_Your goal_. Go through the listing and write out all of it exactly.

================================

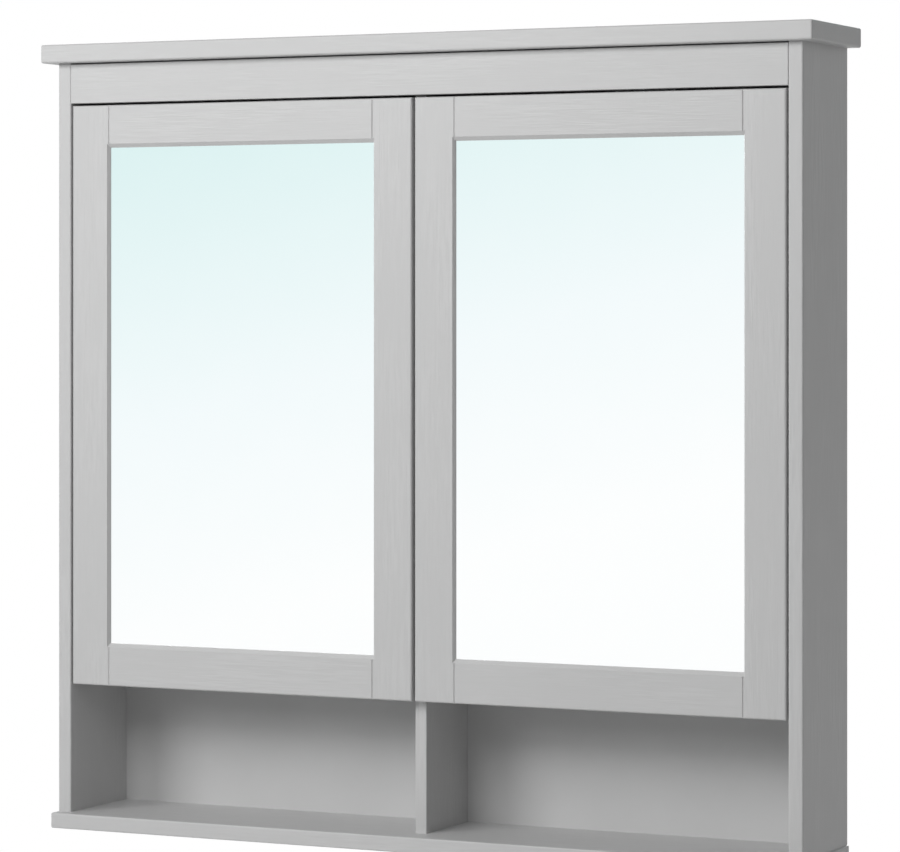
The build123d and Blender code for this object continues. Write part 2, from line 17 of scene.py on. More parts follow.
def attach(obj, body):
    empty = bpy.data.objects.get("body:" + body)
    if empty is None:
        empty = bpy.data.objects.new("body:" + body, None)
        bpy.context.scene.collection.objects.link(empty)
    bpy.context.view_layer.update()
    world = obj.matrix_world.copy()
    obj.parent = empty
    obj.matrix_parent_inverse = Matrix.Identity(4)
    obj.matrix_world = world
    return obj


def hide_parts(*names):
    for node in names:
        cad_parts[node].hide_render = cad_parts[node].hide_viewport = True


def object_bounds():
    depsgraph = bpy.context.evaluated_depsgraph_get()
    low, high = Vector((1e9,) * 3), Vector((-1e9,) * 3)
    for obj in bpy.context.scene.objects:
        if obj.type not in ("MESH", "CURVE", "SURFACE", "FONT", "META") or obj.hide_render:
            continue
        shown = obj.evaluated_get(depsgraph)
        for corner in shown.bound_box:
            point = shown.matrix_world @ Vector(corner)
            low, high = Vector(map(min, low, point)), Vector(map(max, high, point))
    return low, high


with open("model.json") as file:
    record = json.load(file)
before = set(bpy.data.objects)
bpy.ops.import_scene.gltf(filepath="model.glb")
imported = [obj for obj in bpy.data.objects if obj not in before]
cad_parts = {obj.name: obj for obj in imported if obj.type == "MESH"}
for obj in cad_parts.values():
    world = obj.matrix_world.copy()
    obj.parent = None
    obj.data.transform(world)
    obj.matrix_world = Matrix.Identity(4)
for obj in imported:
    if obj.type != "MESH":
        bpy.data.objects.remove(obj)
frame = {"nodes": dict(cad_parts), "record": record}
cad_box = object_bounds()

================================

_Answer to this task_.
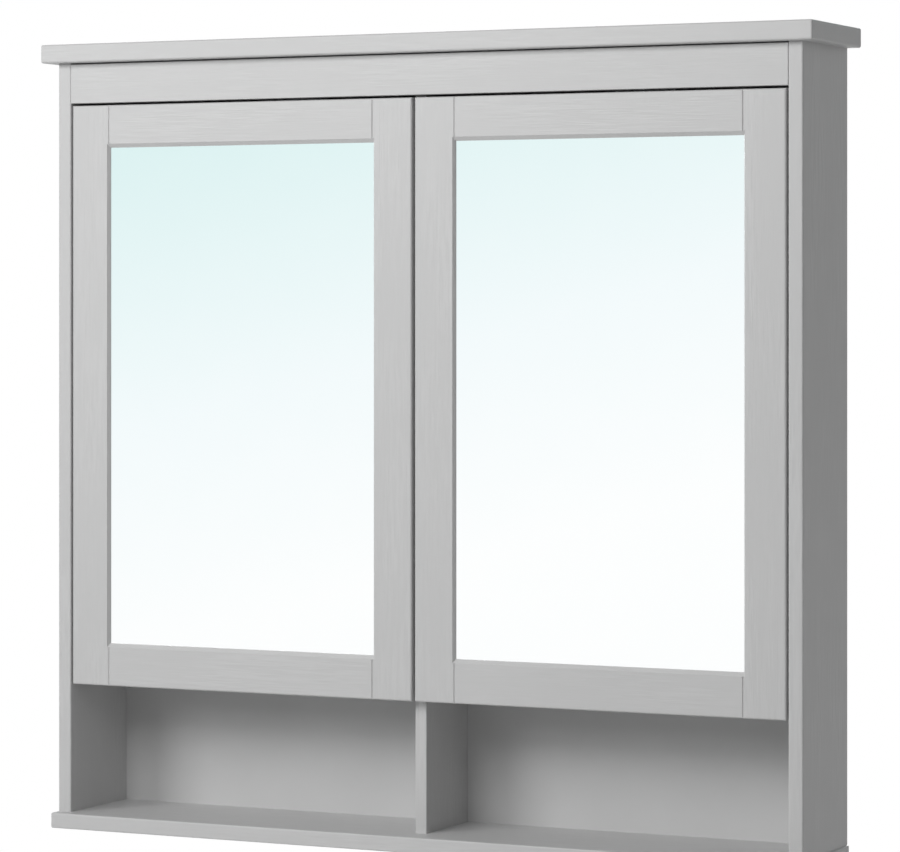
The build123d and Blender code for this object continues. Write part 2, from line 17 of scene.py on. More parts follow.
def attach(obj, body):
    empty = bpy.data.objects.get("body:" + body)
    if empty is None:
        empty = bpy.data.objects.new("body:" + body, None)
        bpy.context.scene.collection.objects.link(empty)
    bpy.context.view_layer.update()
    world = obj.matrix_world.copy()
    obj.parent = empty
    obj.matrix_parent_inverse = Matrix.Identity(4)
    obj.matrix_world = world
    return obj


def hide_parts(*names):
    for node in names:
        cad_parts[node].hide_render = cad_parts[node].hide_viewport = True


def object_bounds():
    depsgraph = bpy.context.evaluated_depsgraph_get()
    low, high = Vector((1e9,) * 3), Vector((-1e9,) * 3)
    for obj in bpy.context.scene.objects:
        if obj.type not in ("MESH", "CURVE", "SURFACE", "FONT", "META") or obj.hide_render:
            continue
        shown = obj.evaluated_get(depsgraph)
        for corner in shown.bound_box:
            point = shown.matrix_world @ Vector(corner)
            low, high = Vector(map(min, low, point)), Vector(map(max, high, point))
    return low, high


with open("model.json") as file:
    record = json.load(file)
before = set(bpy.data.objects)
bpy.ops.import_scene.gltf(filepath="model.glb")
imported = [obj for obj in bpy.data.objects if obj not in before]
cad_parts = {obj.name: obj for obj in imported if obj.type == "MESH"}
for obj in cad_parts.values():
    world = obj.matrix_world.copy()
    obj.parent = None
    obj.data.transform(world)
    obj.matrix_world = Matrix.Identity(4)
for obj in imported:
    if obj.type != "MESH":
        bpy.data.objects.remove(obj)
frame = {"nodes": dict(cad_parts), "record": record}
cad_box = object_bounds()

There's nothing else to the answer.